Records with modeling code

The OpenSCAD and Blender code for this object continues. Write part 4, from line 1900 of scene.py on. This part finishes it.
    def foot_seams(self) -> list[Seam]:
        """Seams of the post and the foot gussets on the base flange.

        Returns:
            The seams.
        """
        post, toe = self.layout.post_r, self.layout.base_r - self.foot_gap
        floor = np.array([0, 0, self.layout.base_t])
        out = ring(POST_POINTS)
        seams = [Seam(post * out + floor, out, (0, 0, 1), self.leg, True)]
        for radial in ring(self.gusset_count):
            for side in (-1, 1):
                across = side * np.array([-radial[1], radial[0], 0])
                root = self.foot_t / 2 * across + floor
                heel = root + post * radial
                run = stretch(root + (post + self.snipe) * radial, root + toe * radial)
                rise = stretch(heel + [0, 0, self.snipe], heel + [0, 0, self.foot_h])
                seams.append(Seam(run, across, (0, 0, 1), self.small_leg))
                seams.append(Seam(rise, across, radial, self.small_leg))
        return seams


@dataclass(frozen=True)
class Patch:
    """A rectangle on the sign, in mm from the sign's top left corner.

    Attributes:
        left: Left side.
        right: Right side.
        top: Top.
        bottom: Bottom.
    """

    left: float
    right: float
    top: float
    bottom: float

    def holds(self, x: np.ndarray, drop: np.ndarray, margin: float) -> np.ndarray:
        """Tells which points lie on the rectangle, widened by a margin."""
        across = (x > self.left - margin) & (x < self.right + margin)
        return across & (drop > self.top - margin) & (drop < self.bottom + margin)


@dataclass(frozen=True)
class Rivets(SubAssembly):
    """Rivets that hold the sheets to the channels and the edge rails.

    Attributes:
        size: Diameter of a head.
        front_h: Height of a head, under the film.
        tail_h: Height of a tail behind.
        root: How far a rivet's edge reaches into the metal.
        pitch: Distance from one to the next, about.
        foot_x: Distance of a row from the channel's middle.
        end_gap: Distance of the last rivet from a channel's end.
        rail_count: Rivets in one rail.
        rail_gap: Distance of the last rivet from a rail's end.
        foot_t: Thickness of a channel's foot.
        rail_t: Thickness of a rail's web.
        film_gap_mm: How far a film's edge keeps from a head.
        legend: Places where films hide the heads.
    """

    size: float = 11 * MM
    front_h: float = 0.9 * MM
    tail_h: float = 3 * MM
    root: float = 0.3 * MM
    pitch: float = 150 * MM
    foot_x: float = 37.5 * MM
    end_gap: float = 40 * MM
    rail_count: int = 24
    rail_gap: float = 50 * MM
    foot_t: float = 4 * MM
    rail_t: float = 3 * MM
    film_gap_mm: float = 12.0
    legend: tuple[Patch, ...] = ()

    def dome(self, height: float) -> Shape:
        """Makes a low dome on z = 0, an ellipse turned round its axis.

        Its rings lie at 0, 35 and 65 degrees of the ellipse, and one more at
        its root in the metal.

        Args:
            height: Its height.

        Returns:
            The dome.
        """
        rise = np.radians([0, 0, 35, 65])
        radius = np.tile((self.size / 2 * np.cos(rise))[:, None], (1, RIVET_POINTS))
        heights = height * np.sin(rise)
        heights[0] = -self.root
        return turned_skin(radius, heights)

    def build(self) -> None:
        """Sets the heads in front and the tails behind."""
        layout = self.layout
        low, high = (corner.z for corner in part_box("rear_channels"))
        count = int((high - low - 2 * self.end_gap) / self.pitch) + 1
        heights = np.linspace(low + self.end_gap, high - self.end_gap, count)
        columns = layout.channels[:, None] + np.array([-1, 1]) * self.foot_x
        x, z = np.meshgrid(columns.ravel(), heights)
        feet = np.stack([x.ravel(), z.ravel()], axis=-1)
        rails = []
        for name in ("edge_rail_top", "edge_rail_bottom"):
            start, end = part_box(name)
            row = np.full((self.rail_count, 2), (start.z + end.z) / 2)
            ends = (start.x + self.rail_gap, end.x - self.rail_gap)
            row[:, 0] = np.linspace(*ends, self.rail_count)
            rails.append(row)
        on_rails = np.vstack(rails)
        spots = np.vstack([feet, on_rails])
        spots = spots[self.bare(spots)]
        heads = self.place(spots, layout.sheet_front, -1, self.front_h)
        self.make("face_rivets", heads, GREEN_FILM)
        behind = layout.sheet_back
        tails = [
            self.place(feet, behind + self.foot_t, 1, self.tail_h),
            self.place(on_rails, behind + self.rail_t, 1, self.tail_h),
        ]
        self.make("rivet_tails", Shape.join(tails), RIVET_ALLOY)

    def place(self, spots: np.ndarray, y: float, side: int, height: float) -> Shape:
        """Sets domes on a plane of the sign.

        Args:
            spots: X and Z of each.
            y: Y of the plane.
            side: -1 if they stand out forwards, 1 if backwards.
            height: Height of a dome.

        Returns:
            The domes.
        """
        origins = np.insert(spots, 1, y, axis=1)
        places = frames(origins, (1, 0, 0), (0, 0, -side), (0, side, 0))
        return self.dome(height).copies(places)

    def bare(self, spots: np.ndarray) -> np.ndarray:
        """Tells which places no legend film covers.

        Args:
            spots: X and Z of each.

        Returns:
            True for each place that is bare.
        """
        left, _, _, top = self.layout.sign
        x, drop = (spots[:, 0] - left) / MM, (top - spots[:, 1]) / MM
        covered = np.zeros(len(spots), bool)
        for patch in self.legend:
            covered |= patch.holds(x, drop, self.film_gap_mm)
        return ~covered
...
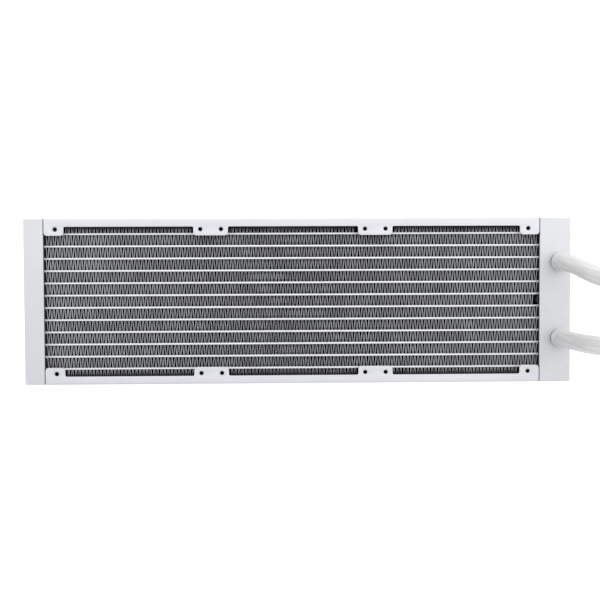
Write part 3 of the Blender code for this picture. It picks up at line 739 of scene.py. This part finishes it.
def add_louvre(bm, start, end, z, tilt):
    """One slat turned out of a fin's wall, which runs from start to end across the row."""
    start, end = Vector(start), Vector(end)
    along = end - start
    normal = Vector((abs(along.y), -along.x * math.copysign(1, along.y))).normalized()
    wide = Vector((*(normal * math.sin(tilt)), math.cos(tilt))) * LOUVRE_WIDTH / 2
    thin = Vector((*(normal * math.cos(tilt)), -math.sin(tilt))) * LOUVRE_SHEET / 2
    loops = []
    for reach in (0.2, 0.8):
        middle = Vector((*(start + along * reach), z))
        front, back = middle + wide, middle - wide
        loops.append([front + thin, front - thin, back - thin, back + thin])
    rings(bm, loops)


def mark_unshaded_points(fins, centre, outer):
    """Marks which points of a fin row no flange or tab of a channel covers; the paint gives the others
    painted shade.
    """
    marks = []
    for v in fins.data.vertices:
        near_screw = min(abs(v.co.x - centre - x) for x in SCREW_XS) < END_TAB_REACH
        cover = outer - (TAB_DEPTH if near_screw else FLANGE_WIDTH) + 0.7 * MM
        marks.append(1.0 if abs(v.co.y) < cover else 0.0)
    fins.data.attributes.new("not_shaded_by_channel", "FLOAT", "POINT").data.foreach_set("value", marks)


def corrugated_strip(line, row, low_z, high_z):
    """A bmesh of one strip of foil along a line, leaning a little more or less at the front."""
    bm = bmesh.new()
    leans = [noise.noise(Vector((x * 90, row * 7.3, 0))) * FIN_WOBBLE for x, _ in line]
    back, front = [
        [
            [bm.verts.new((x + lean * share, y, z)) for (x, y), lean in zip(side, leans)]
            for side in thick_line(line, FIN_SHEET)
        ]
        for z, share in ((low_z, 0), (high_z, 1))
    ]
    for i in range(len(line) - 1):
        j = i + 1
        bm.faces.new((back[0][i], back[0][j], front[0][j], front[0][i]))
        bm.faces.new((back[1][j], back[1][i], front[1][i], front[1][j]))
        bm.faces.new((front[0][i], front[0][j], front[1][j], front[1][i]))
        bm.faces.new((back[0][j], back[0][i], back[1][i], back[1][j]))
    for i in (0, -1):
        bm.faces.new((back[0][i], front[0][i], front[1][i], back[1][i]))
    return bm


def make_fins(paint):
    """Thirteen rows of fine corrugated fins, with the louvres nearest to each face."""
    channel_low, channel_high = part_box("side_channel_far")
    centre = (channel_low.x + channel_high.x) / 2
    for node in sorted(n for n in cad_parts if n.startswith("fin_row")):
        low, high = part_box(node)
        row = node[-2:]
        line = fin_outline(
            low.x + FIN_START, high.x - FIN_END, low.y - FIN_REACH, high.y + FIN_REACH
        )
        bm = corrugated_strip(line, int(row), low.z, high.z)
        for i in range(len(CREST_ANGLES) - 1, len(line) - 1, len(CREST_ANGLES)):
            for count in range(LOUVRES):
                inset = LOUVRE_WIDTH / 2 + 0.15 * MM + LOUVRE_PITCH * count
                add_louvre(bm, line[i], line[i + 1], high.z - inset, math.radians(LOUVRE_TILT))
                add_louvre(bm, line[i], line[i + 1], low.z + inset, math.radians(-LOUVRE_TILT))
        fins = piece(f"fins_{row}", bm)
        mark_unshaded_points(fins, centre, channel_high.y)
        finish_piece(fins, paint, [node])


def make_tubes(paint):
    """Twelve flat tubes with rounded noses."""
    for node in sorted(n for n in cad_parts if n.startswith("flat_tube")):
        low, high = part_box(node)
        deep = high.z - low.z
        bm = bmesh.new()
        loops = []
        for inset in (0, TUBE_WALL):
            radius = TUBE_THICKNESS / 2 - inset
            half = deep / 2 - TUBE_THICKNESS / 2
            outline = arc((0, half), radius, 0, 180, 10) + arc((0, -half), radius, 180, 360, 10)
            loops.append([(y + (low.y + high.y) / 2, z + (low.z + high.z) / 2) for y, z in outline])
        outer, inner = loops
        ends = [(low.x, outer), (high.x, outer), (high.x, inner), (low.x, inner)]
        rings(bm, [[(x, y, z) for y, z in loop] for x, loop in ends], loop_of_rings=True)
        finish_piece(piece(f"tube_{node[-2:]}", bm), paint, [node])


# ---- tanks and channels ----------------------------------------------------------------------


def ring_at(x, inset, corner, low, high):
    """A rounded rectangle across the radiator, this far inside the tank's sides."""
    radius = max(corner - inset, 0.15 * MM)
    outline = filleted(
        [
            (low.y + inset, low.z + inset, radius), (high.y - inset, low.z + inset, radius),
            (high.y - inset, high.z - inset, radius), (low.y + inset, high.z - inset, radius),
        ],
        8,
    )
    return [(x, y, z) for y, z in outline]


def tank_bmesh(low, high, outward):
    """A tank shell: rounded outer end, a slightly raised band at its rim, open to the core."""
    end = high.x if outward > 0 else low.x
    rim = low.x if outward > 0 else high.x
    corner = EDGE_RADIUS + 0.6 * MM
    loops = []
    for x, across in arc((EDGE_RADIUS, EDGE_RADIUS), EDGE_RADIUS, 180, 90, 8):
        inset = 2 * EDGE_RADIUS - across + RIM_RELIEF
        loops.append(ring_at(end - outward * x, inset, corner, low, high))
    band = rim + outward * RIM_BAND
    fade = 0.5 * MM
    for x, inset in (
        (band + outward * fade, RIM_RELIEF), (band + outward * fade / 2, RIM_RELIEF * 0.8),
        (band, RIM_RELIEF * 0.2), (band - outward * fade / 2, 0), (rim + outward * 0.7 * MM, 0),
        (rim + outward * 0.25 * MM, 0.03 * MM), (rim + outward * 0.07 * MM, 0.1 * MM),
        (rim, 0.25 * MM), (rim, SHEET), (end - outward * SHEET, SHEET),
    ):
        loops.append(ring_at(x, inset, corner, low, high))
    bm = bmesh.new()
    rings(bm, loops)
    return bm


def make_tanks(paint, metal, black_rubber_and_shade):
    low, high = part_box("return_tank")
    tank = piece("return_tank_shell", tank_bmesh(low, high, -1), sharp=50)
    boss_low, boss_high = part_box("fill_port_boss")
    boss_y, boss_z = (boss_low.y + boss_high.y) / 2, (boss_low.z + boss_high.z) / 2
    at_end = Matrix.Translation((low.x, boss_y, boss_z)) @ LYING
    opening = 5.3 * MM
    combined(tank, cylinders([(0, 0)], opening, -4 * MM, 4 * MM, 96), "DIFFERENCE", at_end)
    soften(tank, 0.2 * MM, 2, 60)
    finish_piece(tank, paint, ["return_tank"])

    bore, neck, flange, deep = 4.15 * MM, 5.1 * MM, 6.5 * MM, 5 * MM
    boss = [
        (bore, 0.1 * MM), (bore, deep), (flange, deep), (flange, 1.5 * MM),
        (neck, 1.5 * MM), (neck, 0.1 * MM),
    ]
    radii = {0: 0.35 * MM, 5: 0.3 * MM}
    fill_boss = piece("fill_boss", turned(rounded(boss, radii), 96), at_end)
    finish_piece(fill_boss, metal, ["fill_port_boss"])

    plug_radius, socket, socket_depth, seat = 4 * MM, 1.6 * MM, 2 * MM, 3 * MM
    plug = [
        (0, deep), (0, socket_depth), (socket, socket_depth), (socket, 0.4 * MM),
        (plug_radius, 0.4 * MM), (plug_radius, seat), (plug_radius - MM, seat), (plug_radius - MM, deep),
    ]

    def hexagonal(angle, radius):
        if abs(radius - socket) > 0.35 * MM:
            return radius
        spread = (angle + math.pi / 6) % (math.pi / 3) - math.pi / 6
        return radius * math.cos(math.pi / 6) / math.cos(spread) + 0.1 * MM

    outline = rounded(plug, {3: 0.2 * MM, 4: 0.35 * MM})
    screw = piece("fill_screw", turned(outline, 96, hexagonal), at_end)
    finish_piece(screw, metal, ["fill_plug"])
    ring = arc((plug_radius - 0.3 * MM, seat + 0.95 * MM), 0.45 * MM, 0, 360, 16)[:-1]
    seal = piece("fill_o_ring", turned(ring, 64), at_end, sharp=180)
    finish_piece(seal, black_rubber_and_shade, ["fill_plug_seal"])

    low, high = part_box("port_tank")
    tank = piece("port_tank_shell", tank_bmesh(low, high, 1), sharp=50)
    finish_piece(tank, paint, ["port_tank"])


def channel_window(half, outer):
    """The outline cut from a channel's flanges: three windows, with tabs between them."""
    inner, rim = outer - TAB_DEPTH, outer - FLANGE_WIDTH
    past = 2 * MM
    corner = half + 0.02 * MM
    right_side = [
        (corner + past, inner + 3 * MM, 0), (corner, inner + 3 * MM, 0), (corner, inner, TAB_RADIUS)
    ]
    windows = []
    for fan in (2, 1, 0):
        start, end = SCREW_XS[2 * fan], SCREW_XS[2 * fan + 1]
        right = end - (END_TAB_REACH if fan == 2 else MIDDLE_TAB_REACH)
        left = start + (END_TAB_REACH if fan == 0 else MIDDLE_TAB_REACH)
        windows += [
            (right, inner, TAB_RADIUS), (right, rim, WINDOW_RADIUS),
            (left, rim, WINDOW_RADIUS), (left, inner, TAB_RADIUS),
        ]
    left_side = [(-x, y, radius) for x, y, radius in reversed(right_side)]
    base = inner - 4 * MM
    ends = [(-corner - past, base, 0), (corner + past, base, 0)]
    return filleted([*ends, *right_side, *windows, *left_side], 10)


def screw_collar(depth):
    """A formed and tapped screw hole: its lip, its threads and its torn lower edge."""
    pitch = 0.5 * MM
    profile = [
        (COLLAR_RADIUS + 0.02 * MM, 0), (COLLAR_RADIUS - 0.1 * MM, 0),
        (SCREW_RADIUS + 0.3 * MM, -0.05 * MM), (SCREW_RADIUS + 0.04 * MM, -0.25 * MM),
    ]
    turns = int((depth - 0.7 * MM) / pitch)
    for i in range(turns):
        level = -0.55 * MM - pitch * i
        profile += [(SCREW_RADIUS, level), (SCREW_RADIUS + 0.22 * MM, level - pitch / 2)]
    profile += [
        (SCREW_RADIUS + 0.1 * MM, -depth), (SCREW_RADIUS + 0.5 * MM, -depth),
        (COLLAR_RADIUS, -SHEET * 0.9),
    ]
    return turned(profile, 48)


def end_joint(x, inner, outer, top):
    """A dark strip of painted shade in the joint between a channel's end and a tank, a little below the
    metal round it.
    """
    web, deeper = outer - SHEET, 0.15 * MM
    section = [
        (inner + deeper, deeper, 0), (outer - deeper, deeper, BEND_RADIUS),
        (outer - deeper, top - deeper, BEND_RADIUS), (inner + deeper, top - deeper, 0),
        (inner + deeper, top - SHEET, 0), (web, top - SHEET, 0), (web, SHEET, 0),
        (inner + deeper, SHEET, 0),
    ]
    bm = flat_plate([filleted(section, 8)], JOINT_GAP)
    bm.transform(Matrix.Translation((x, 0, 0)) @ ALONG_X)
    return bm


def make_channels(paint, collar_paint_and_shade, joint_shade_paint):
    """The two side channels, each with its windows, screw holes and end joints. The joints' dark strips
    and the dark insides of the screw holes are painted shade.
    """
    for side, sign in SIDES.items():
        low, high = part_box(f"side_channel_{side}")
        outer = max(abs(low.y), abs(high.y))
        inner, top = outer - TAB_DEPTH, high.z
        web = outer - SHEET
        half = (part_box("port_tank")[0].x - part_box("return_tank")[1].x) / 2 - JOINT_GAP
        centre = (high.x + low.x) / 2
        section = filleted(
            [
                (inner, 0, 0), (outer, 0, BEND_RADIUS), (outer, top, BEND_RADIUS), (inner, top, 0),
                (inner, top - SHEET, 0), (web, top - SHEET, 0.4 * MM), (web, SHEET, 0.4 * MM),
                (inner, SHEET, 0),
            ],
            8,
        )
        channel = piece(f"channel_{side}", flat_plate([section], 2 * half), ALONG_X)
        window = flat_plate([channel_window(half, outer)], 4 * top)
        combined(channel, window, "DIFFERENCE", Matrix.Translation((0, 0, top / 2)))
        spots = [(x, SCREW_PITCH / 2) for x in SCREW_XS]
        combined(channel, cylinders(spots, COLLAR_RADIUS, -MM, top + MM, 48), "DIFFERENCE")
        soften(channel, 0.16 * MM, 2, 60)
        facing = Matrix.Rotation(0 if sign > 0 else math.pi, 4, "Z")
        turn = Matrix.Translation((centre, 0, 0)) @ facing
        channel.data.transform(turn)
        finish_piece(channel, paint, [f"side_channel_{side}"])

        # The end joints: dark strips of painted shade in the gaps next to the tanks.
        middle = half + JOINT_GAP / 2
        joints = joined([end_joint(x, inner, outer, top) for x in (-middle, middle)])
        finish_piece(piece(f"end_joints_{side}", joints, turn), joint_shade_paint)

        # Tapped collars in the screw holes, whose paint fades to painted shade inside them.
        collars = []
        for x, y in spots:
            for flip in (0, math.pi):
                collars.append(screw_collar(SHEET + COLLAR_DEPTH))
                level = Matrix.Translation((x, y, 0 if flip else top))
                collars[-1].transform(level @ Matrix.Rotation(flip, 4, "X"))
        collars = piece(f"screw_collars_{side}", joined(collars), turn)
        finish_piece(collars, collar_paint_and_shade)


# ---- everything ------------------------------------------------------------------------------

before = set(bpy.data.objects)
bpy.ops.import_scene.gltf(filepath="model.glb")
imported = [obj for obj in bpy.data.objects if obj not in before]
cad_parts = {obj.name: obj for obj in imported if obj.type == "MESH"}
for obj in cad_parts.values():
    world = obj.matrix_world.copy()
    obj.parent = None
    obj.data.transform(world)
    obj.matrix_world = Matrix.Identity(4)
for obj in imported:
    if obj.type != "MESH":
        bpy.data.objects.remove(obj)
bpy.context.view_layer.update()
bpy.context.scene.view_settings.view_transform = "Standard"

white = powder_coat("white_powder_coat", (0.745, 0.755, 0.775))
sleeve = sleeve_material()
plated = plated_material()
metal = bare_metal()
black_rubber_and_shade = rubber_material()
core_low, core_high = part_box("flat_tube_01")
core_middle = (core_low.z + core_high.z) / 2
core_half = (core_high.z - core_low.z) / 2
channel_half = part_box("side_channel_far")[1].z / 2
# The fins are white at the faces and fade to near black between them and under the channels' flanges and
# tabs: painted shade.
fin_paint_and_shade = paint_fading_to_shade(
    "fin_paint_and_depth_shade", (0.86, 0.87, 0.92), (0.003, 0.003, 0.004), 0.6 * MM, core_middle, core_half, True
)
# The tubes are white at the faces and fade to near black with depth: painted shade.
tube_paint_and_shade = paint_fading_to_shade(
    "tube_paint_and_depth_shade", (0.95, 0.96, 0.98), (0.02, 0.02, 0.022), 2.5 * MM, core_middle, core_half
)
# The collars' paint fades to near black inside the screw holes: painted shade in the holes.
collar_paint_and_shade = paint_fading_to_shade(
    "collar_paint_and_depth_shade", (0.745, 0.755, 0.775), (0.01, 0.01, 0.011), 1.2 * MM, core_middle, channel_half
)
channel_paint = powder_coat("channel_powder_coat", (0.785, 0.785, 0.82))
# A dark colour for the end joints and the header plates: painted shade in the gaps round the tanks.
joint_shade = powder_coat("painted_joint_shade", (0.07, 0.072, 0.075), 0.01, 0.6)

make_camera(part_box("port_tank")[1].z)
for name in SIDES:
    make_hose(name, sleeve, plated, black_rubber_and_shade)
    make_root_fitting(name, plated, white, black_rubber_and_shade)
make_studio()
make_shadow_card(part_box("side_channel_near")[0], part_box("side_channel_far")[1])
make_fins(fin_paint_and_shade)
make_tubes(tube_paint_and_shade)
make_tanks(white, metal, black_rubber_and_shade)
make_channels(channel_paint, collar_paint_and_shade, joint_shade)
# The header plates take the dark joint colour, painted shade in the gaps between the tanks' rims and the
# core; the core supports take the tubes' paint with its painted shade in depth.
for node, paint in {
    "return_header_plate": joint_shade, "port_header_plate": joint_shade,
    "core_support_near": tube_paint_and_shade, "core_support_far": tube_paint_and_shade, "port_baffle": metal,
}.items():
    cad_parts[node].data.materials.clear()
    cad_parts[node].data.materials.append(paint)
* * *
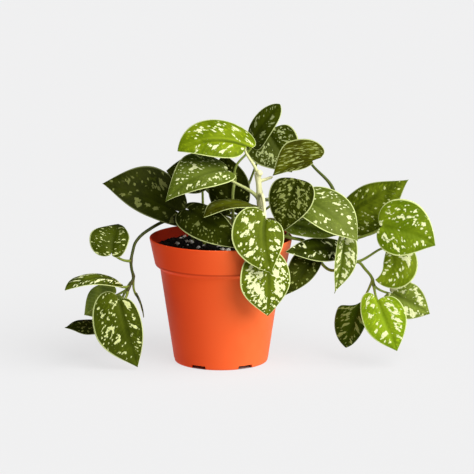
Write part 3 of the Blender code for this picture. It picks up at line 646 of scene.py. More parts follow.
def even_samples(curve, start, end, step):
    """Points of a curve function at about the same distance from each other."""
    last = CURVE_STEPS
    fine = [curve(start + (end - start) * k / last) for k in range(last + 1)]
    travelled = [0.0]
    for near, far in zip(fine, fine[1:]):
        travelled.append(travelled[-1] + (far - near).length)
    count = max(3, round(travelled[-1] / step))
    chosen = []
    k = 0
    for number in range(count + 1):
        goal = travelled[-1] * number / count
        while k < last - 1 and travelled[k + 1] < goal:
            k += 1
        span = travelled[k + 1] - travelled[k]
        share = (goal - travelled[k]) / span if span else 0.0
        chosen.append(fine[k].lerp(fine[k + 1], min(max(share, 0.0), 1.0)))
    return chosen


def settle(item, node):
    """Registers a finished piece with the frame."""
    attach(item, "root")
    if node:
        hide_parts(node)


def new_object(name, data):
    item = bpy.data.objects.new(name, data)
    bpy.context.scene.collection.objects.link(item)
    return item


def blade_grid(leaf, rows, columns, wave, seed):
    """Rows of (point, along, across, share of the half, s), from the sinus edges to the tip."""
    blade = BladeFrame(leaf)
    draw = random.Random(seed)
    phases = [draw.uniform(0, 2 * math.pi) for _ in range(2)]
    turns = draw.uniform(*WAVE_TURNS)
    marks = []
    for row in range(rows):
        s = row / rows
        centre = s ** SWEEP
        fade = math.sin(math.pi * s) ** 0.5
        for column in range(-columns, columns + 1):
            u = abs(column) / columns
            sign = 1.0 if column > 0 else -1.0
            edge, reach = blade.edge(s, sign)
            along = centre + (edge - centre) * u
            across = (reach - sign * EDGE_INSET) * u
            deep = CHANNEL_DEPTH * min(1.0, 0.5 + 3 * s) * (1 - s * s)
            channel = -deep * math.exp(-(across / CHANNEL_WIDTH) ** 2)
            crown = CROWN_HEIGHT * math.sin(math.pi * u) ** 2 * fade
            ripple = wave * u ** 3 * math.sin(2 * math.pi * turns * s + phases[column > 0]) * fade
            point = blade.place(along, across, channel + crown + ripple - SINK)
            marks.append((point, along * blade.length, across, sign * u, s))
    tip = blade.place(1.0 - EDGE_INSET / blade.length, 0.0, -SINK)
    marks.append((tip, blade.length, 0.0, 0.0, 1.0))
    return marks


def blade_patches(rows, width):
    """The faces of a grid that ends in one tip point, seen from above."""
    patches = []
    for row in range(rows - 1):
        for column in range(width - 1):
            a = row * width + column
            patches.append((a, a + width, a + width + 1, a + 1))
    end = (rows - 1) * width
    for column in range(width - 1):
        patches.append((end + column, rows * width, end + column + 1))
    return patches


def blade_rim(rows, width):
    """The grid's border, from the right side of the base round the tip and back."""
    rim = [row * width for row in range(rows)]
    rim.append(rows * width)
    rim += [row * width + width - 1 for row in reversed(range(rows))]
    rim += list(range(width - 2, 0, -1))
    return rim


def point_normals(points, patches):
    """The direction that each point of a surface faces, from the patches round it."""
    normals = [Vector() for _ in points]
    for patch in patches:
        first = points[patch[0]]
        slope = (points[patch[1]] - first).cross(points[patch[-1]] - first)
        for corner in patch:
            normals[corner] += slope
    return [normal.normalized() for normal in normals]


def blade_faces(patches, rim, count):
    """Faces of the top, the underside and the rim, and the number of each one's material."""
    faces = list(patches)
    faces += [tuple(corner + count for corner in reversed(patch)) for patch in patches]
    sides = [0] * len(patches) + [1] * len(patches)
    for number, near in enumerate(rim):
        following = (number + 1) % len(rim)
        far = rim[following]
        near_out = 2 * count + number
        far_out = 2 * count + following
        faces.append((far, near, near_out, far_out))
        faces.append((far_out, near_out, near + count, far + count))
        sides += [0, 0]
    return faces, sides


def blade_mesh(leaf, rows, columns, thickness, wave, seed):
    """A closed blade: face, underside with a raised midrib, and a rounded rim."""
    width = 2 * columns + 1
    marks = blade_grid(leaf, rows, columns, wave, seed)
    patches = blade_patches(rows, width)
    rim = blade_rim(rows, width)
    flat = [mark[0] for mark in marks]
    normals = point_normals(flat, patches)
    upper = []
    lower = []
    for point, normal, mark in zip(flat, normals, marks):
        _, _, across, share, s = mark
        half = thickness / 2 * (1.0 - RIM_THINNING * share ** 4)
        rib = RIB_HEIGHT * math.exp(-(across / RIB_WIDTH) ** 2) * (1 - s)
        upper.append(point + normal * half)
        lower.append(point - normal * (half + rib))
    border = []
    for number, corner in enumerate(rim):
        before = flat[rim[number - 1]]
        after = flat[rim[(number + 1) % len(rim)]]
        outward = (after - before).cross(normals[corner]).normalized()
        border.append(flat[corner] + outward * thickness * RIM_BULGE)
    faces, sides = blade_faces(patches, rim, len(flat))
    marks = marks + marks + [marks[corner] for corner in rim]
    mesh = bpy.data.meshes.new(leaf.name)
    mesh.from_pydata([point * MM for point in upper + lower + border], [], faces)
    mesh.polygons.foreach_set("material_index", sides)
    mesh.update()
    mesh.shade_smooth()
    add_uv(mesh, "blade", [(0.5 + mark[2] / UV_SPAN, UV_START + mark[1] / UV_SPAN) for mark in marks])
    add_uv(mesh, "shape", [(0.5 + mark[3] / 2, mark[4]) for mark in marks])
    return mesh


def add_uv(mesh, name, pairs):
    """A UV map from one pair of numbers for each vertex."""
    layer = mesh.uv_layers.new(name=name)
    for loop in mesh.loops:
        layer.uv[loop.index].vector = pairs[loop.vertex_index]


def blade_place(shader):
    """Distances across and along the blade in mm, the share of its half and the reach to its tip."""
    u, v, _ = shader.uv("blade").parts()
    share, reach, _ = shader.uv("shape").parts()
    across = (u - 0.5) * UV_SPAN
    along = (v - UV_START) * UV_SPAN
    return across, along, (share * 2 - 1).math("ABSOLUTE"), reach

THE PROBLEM
Quote the data above from the line containing "The OpenSCAD and" to the line containing "the base flange.", inclusive, and stop.

THE OUTPUT
The OpenSCAD and Blender code for this object continues. Write part 4, from line 1900 of scene.py on. This part finishes it.
    def foot_seams(self) -> list[Seam]:
        """Seams of the post and the foot gussets on the base flange.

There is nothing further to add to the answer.